I want to be clear. As individuals, there is always a free vote. However, members of the NDP always discuss it and we have not collectively come to a decision as to whether we will support the bill at second reading and send it to committee or vote against it second reading.
I want to express another concern about the bill. The very first major criminal law bill, an amendment to the Criminal Code, which the government introduced shortly after it was elected, was Bill C-9. That was back in the first session of the 39th Parliament. The bill went to the justice committee and was significantly altered in the committee. It dealt with conditional sentences. When it came back to the chamber and was finally passed, it expressed the will of Parliament, the significant majority of parliamentarians who were elected in the last election.
We made it very clear to the government that the use of conditional sentences was not to be cut way back as Bill C-9 originally proposed to do, again leaving to our judiciary the discretion as to when a conditional sentence was appropriate. That message was very clear. My estimation was that perhaps as many as 90% of the crimes that the government wanted to exclude from the purview of conditional sentences were in fact put back in by the justice committee in the amendments and then adopted by Parliament, by the expression of the will of a significant majority of parliamentarians.

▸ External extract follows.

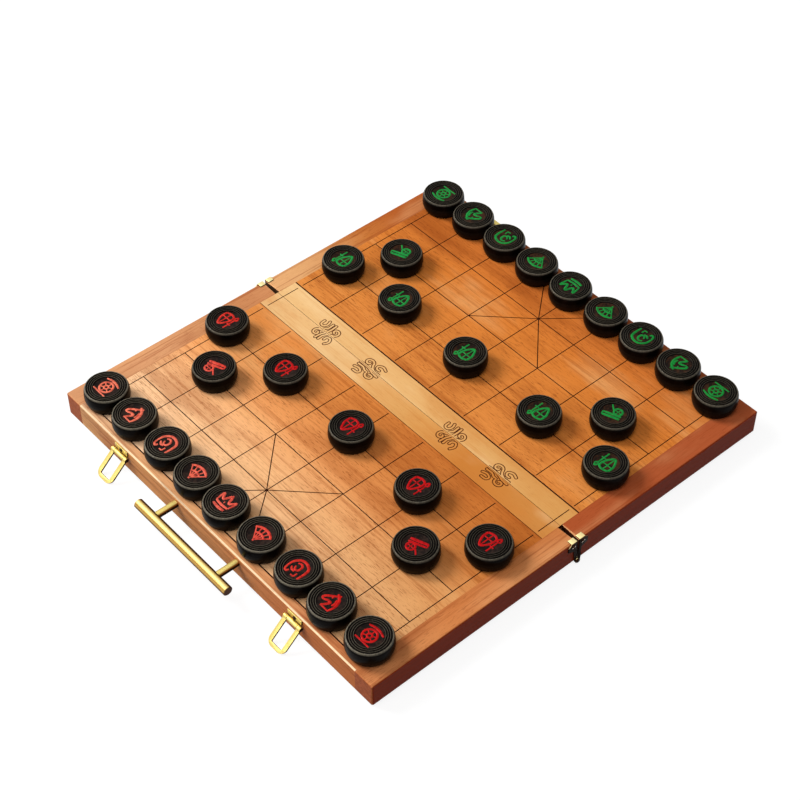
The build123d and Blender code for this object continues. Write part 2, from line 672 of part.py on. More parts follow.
def bail(latch_y):
    """A U of flat strip, with each leg rolled into an eye; it leans out from its pin."""
    pin = Vector(across(RED, HALF_LENGTH + PIN_REACH), latch_y, PIN_Z)
    slope = math.radians(BAIL_SLOPE)
    out = Vector(-math.cos(slope), 0, -math.sin(slope))
    flat = Plane(origin=pin, x_dir=out, z_dir=out.cross(Vector(0, 1, 0)))
    leg_middle = (BAIL_WIDTH - BAIL_STRIP) / 2
    with BuildPart() as loop:
        with BuildSketch(flat):
            with Locations((BAIL_REACH / 2, 0)):
                Rectangle(BAIL_REACH, BAIL_WIDTH)
            with Locations(((BAIL_REACH - BAIL_END) / 2, 0)):
                Rectangle(BAIL_REACH - BAIL_END, BAIL_WIDTH - 2 * BAIL_STRIP, mode=Mode.SUBTRACT)
        extrude(amount=BAIL_THICKNESS / 2, both=True)
        across_strip = Axis(pin, flat.z_dir)
        upright = loop.edges().filter_by(across_strip)
        far_edges = upright.sort_by(lambda edge: (edge.center() - pin).dot(out))
        fillet(far_edges[-2:], BAIL_CORNER)
        inner_edges = [
            edge for edge in loop.edges().filter_by(across_strip)
            if abs((edge.center() - pin).dot(out) - (BAIL_REACH - BAIL_END)) < 0.01
        ]
        fillet(inner_edges, BAIL_INNER_CORNER)
        for end in (FRONT, BACK):
            start = (pin.X, latch_y + end * leg_middle - BAIL_STRIP / 2, pin.Z)
            faceted_rod(start, (0, 1, 0), EYE_RADIUS, BAIL_STRIP, ROLL_SIDES)
        rod(
            (pin.X, latch_y - BAIL_WIDTH, pin.Z), (0, 1, 0), PIN_RADIUS + RUNNING_CLEARANCE,
            2 * BAIL_WIDTH, Mode.SUBTRACT,
        )
    return loop


def catches():
    """Two plates with a rounded nose, which the bails are drawn over when the box is shut."""
    plate_face = across(GREEN, HALF_LENGTH)
    with BuildPart() as plates:
        for latch_y in LATCH_YS:
            low, high = latch_y - CATCH_WIDTH / 2, latch_y + CATCH_WIDTH / 2
            lip_top = TOP_Z + LIP_THICKNESS
            block(GREEN, HALF_LENGTH, HALF_LENGTH + SHEET, low, high, TOP_Z - CATCH_DROP, lip_top)
            block(GREEN, HALF_LENGTH - CATCH_LIP, HALF_LENGTH, low, high, TOP_Z, lip_top)
            # the nose: a tongue with a half-round end
            with BuildSketch(Plane.XZ.offset(-(latch_y + NOSE_WIDTH / 2))) as nose:
                round_at = NOSE_REACH - NOSE_HEIGHT / 2
                with Locations((plate_face + round_at / 2, NOSE_Z)):
                    Rectangle(round_at, NOSE_HEIGHT)
                with Locations((plate_face + round_at, NOSE_Z)):
                    Circle(NOSE_HEIGHT / 2)
            extrude(nose.sketch, amount=NOSE_WIDTH)
            for offset in (-1, 1):
                screw_y = latch_y + offset * CATCH_SCREW_SPACING / 2
                faceted_rod(
                    (plate_face, screw_y, TOP_Z - CATCH_SCREW_DROP), (1, 0, 0), SCREW_HOLE,
                    SHEET, SCREW_SIDES, Mode.SUBTRACT,
                )
        # the folded edges are rounded
        folds = plates.edges().filter_by(Axis.Y).group_by(Axis.Z)[-1]
        fillet(folds.group_by(Axis.X)[-1], LIP_THICKNESS / 2)
    return plates


# ================================================================= men
def faceted_cone(x, y, wide_z, wide_radius, narrow_radius, rise, mode=Mode.ADD):
    """A stretch of a man: flats that lean in, upwards or downwards, from its widest level."""
    lean = (wide_radius - narrow_radius) * math.cos(math.pi / MAN_SIDES)
    with BuildPart(mode=Mode.PRIVATE) as cone:
        with BuildSketch(Plane.XY.offset(wide_z)):
            with Locations((x, y)):
                RegularPolygon(wide_radius, MAN_SIDES)
        extrude(amount=abs(rise), taper=math.degrees(math.atan2(lean, abs(rise))))
    if rise > 0:
        add(cone.part, mode=mode)
    else:
        mirror(cone.part, about=Plane.XY.offset(wide_z), mode=mode)


def man(x, y):
    """A man: a barrel-sided disc with a bevelled rim and a dished top."""
    belly, shoulder, top = (
        TOP_Z + height for height in (MAN_BELLY_HEIGHT, MAN_SHOULDER_HEIGHT, MAN_HEIGHT)
    )
    with BuildPart() as piece:
        faceted_cone(x, y, belly, MAN_BELLY_RADIUS, MAN_FOOT_RADIUS, -MAN_BELLY_HEIGHT)
        faceted_cone(x, y, belly, MAN_BELLY_RADIUS, MAN_SHOULDER_RADIUS, shoulder - belly)
        faceted_cone(x, y, shoulder, MAN_SHOULDER_RADIUS, MAN_RIM_RADIUS, top - shoulder)
        faceted_cone(
            x, y, top, MAN_DISH_RADIUS, MAN_DISH_FLOOR_RADIUS, -MAN_DISH_DEPTH, Mode.SUBTRACT,
        )
    return piece


def men_places(side):
    """Name, X and Y of each of one side's sixteen men."""
    name = SIDE_NAMES[side]
    row_centre = RED_ROW_CENTRE if side == RED else GREEN_ROW_CENTRE
    placed = []
    for file_number, kind in enumerate(BACK_ROW, start=1):
        y = row_centre + (FILE_COUNT + 1 - 2 * file_number) / 2 * BACK_ROW_SPACING
        placed.append((kind, rank_distance(1) - BACK_ROW_SET_IN, y))
    for file_number in CANNON_FILES:
        placed.append(("cannon", rank_distance(3), file_y(file_number)))
    for file_number in SOLDIER_FILES:
        set_in = OUTER_SOLDIER_SET_IN if file_number in (1, FILE_COUNT) else 0
        y = file_y(file_number)
        placed.append(("soldier", rank_distance(SOLDIER_RANK), y - math.copysign(set_in, y)))
    counts = {}
    for kind, distance, y in placed:
        counts[kind] = counts.get(kind, 0) + 1
        label = f"{name}_{kind}" if kind == "general" else f"{name}_{kind}_{counts[kind]}"
        nudge_x, nudge_y = NUDGES.get(label, (0, 0))
        yield label, across(side, distance) + NUDGE_STEP * nudge_x, y + NUDGE_STEP * nudge_y


# ================================================================= build and write every piece
for tray in (RED, GREEN):
    tray_name = SIDE_NAMES[tray]
    finish_piece(side_rail(tray, FRONT), f"{tray_name}_front_rail")
    finish_piece(side_rail(tray, BACK), f"{tray_name}_back_rail")
    finish_piece(end_rail(tray), f"{tray_name}_end_rail")
    finish_piece(spine_rail(tray), f"{tray_name}_spine_rail")
    finish_piece(playing_panel(tray), f"{tray_name}_playing_panel")
    finish_piece(river_strip(tray), f"{tray_name}_river_strip")
    finish_piece(feet(tray), f"{tray_name}_feet")
    finish_piece(hinge_straps(tray), f"{tray_name}_hinge_straps")
    finish_piece(face_screws(tray), f"{tray_name}_face_screws")
    for man_name, man_x, man_y in men_places(tray):
        finish_piece(man(man_x, man_y), man_name)

finish_piece(hinge_rivets(), "hinge_rivets")
finish_piece(handle_bar(), "handle_bar")
finish_piece(handle_posts(), "handle_posts")
finish_piece(handle_screws(), "handle_screws")
finish_piece(latch_plates(), "latch_plates")
finish_piece(latch_pins(), "latch_pins")
finish_piece(bail(LATCH_YS[0]), "front_bail")
finish_piece(bail(LATCH_YS[1]), "back_bail")
finish_piece(catches(), "catches")
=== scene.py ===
"""Looks of a xiangqi box: a folding wooden case laid open as a board, its brass fittings and its men.

Lengths in the dataclasses are in millimetres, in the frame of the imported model: +X runs from the red
half to the green half, +Y along the river, +Z up, with the table at Z = 0.
"""
import logging
import math
from collections.abc import Callable, Iterable, Iterator, Sequence
from contextlib import contextmanager
from dataclasses import dataclass, field
from enum import Enum
from typing import Any

import bmesh
import bpy
from mathutils import Matrix, Quaternion, Vector


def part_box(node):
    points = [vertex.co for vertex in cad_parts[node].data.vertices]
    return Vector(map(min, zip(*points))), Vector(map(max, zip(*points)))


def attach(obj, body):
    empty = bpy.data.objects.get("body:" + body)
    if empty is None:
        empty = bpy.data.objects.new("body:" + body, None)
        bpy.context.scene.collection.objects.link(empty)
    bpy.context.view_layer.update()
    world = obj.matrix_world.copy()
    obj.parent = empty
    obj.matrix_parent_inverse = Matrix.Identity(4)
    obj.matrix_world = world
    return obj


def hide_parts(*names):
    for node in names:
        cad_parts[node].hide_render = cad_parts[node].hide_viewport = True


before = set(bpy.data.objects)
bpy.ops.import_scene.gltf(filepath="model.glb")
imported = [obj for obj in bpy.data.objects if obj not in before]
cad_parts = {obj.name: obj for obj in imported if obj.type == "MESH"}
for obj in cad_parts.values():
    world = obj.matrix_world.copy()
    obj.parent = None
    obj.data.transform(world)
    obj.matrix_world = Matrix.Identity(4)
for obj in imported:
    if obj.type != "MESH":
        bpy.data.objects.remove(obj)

LOG = logging.getLogger("xiangqi_box")
MM = 0.001
SEAM_X = 9.45    # the line on which the box folds, in the middle of the river
SIDES = ("red", "green")
DRAWN_POINTS = 12    # a path with this many points is a drawn curve already, and isn't smoothed
DULL = 0.03    # specular level of a surface that would otherwise mirror the white all round it

Colour = tuple[float, float, float]
Stops = tuple[tuple[float, Colour], ...]
Point = tuple[float, float]
Path = list[Point]
Box = tuple[Vector, Vector]


# ------------------------------------------------------------------------------------ small tools
def tint(red: int, green: int, blue: int) -> Colour:
    """A display colour from 0 to 255 as the linear colour that a shader takes."""
    levels = [part / 255 for part in (red, green, blue)]
    return tuple(level / 12.92 if level <= 0.04045 else ((level + 0.055) / 1.055) ** 2.4 for level in levels)


def tones(*rows: tuple[float, int, int, int]) -> Stops:
    """Colours along a length or a turn, from rows of (place, red, green, blue)."""
    return tuple((place, tint(*parts)) for place, *parts in rows)


def box_mm(node: str) -> Box:
    """Lowest and highest corner of a CAD node, in millimetres."""
    low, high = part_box(node)
    return low / MM, high / MM


def polar(radius: float, degrees: float) -> Point:
    """The point at a distance and a bearing from the middle."""
    return radius * math.cos(math.radians(degrees)), radius * math.sin(math.radians(degrees))


def heading(bearing: float, height: float) -> Vector:
    """The direction at a bearing and a height, both in degrees.

    Args:
        bearing: the turn from +X towards +Y.
        height: the climb above the table's plane.

    Returns:
        A vector of length 1.
    """
    flat, up = polar(1.0, height)
    x, y = polar(flat, bearing)
    return Vector((x, y, up))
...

This bill, and it is just a small part, would preclude the use of conditional sentences by introducing a mandatory minimum in these circumstances. It seems to me the bill is contrary to the intent of the spirit of the vote that we took under Bill C-9. I almost question whether the bill should have been allowed to proceed because we had a vote in the House. It was a government bill altered by the opposition parties quite significantly and I believe that vote would have precluded this bill from coming forward.
I believe it should never should have come forward to the House, given the rules. However, it has and it is before us, but it causes me great concern as to whether we should support the bill, given the vote that has already taken place in the House.